While non-biodegradable waste including plastic, glass and leather products wase collected only on Wednesdays, the biodegradable waste was collected on all other days. But the civic body from February this year started collecting biodegradable and non-biodegradable waste on all days separately. “Initially residents were reluctant to segregate the waste at source. After several round of campaigns and also by providing two bins free of cost, residents started segregating waste at source,” a sanitary official said.
Officials also added that contests run by the corporation, such as giving away gold coins every week for segregating waste before door-to-door waste collection, promoted waste segregation even to the last rung of the society. Apart from the 2,200-odd sanitary workers including outsourced workers employed across the 65 wards, more than 200 scrap dealers were roped in to collect potential reusable waste. They offered a price for it and the money generated went back to sanitary workers. By doing so, the corporation ensured that sanitary workers got an additional income of Rs 500 to Rs 800 (based on the effectiveness of waste collection) every week.

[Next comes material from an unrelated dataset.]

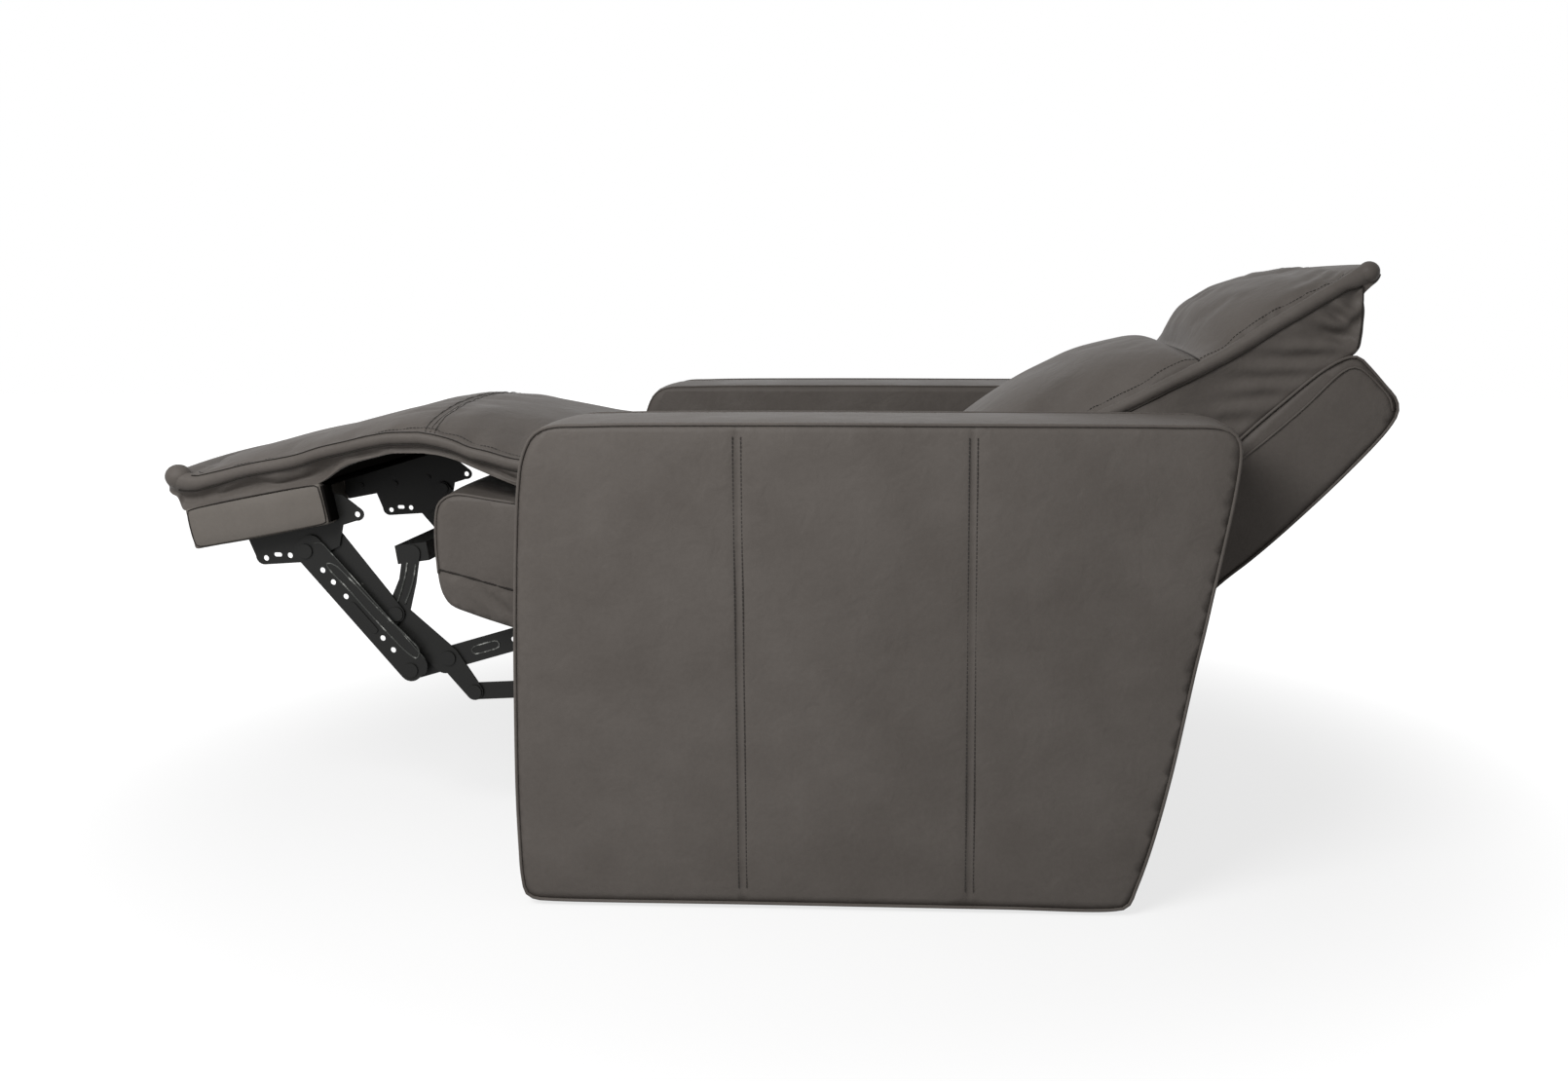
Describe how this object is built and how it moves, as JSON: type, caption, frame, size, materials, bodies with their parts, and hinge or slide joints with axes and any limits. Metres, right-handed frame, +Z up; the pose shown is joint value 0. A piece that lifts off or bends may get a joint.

“Continuous awareness programmes were conducted to inculcate source segregation habit among locals. Mini trucks were purchased to ensure door-to-door waste collection, which altogether improved the efficiency of source segregation,” corporation commissioner N Ravichandran said. Besides cleanliness, sanitary workers claimed that they felt contended with the additional income they received every week by way of segregating the waste and selling the non-biodegradable waste for a price.